Report how many lines contain "axes". The answer is a single number.

________

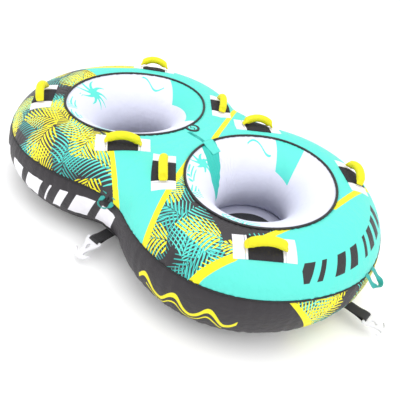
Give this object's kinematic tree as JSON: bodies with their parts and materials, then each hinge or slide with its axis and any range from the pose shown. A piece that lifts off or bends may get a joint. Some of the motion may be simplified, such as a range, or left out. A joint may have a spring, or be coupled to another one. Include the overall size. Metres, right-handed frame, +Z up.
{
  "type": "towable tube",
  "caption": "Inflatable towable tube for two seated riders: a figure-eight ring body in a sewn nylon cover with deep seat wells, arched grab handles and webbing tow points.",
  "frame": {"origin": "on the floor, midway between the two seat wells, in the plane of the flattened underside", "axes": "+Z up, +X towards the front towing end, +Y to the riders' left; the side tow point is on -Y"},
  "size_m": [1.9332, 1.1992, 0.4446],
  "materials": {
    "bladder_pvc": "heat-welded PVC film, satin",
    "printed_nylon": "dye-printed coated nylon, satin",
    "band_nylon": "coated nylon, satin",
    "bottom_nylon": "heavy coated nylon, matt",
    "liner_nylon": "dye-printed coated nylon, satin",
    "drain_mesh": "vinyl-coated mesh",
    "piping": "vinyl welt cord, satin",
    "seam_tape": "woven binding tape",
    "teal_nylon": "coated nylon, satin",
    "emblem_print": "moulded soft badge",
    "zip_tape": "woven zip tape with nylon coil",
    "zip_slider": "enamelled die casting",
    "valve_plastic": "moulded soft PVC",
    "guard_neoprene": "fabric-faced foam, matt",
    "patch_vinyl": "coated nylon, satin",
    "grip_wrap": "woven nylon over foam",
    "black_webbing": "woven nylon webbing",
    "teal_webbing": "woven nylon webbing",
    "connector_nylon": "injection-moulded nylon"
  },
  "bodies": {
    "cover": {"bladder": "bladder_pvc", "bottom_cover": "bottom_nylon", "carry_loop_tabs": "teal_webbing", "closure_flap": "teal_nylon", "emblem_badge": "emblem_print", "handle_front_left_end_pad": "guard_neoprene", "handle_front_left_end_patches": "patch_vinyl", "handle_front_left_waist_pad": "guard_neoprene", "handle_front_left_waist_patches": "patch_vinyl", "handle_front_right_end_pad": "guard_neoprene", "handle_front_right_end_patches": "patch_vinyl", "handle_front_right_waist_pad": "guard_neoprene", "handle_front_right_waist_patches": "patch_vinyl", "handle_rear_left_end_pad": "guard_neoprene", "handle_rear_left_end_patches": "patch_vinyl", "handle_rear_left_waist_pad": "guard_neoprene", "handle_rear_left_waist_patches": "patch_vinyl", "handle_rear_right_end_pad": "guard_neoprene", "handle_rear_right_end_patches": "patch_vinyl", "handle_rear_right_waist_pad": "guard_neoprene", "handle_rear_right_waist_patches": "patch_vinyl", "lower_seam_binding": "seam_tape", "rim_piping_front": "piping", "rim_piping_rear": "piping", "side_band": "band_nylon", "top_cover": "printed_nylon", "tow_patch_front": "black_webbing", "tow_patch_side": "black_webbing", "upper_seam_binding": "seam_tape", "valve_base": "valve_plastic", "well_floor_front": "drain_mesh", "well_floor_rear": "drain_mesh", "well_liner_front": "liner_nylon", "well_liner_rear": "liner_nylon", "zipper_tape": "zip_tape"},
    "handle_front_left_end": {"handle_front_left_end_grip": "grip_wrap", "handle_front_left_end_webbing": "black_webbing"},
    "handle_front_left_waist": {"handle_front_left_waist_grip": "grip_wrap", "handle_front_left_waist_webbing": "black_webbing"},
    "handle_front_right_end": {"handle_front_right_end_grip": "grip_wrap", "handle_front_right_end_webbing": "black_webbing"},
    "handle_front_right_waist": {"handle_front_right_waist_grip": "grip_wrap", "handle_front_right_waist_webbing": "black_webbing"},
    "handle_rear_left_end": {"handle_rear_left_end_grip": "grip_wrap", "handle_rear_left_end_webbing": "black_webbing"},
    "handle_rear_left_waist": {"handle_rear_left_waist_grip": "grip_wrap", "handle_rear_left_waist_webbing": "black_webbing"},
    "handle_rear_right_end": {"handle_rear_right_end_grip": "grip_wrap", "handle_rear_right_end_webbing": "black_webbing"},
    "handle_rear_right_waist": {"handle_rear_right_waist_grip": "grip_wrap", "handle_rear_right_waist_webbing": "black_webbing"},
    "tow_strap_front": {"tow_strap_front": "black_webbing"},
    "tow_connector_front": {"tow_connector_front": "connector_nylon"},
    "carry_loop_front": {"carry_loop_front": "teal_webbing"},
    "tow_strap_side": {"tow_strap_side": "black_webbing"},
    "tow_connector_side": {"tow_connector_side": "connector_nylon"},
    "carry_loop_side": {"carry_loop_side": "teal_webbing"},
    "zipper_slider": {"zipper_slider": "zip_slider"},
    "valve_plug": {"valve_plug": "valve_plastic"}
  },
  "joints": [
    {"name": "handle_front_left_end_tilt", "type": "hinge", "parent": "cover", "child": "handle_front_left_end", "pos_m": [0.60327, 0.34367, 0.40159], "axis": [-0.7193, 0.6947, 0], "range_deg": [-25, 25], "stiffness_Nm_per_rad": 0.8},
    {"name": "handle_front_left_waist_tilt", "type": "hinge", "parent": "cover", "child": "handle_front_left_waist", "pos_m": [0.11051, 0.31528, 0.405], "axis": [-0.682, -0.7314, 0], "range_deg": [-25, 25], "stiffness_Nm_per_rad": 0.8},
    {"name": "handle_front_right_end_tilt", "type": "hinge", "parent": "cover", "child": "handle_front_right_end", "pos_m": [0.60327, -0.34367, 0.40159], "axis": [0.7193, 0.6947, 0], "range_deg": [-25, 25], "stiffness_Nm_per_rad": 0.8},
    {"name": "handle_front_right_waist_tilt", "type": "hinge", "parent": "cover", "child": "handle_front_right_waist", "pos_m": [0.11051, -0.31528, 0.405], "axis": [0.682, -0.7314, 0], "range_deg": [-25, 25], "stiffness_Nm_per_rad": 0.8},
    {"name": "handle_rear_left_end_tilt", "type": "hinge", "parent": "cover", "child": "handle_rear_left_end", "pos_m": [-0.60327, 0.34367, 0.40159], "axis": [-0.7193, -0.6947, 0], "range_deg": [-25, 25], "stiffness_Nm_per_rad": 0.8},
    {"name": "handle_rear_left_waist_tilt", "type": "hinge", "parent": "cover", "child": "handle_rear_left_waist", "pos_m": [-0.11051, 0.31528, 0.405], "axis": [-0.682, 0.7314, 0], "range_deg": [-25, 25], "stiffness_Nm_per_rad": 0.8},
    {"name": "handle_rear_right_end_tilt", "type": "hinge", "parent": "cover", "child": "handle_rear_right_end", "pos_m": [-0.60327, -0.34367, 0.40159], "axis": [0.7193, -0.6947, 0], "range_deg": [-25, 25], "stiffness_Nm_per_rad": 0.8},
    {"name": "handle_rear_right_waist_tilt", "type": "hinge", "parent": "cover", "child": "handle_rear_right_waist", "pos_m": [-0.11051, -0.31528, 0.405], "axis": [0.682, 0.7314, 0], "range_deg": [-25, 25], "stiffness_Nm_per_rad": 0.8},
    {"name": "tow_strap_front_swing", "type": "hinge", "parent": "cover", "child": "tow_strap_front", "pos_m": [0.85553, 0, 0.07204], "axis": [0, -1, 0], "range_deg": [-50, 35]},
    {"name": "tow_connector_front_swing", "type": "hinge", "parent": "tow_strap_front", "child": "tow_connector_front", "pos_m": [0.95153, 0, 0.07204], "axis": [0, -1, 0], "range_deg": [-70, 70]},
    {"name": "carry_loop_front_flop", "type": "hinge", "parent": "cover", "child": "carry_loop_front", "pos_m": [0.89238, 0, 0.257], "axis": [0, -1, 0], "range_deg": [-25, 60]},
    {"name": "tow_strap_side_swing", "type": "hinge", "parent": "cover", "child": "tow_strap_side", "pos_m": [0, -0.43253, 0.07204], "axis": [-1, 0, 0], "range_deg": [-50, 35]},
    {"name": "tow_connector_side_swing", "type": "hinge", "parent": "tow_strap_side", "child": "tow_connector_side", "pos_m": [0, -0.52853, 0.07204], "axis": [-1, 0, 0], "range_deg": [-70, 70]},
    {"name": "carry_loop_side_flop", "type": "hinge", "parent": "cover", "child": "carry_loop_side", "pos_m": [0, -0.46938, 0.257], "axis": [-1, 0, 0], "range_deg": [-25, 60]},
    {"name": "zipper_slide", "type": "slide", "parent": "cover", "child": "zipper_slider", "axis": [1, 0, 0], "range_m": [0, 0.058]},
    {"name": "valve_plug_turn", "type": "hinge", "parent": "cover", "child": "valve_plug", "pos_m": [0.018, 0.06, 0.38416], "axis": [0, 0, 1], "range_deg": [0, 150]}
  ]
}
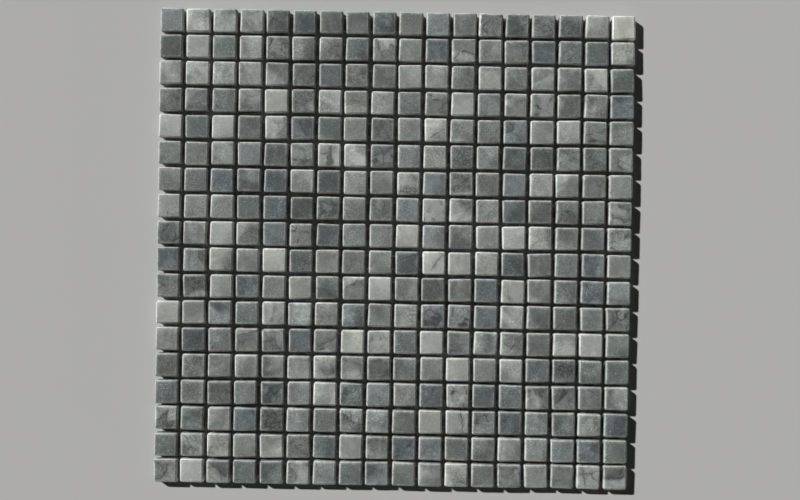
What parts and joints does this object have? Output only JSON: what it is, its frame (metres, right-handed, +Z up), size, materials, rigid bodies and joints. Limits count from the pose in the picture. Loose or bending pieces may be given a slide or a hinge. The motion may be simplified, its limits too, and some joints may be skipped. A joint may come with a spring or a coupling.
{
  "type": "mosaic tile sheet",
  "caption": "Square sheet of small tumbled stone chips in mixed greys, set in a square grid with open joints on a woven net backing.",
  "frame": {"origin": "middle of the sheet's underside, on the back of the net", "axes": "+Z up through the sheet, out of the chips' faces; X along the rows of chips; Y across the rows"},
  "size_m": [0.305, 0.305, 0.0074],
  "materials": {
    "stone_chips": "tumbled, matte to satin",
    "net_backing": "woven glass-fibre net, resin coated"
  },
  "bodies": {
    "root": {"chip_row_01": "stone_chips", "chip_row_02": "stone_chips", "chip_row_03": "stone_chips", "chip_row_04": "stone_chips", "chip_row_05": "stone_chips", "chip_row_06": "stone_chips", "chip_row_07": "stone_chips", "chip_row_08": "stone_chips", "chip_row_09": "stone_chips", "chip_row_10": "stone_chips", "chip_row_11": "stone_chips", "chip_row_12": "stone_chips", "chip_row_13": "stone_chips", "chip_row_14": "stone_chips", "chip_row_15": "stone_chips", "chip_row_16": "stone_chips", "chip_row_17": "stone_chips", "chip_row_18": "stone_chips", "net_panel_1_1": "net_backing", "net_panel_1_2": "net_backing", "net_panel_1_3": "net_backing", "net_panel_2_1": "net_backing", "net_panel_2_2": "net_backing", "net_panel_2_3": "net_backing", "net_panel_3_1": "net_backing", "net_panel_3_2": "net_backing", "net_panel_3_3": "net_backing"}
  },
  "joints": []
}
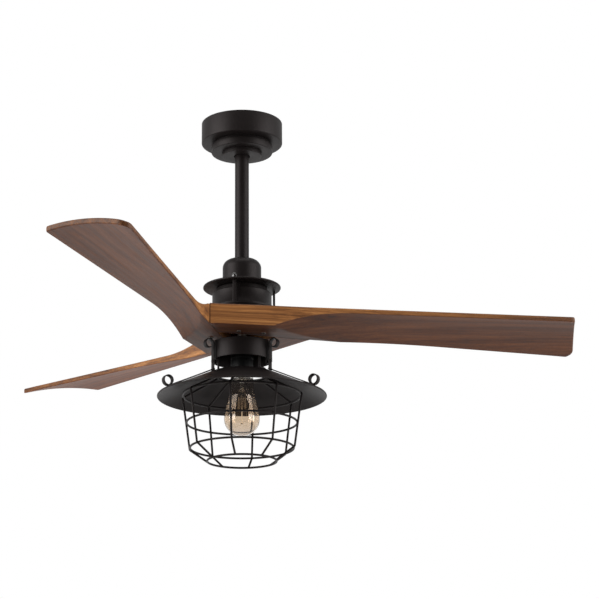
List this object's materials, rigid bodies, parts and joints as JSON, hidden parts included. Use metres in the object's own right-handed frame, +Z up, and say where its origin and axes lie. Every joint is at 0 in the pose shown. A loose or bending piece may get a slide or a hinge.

________

▶ **Response to the exercise**
3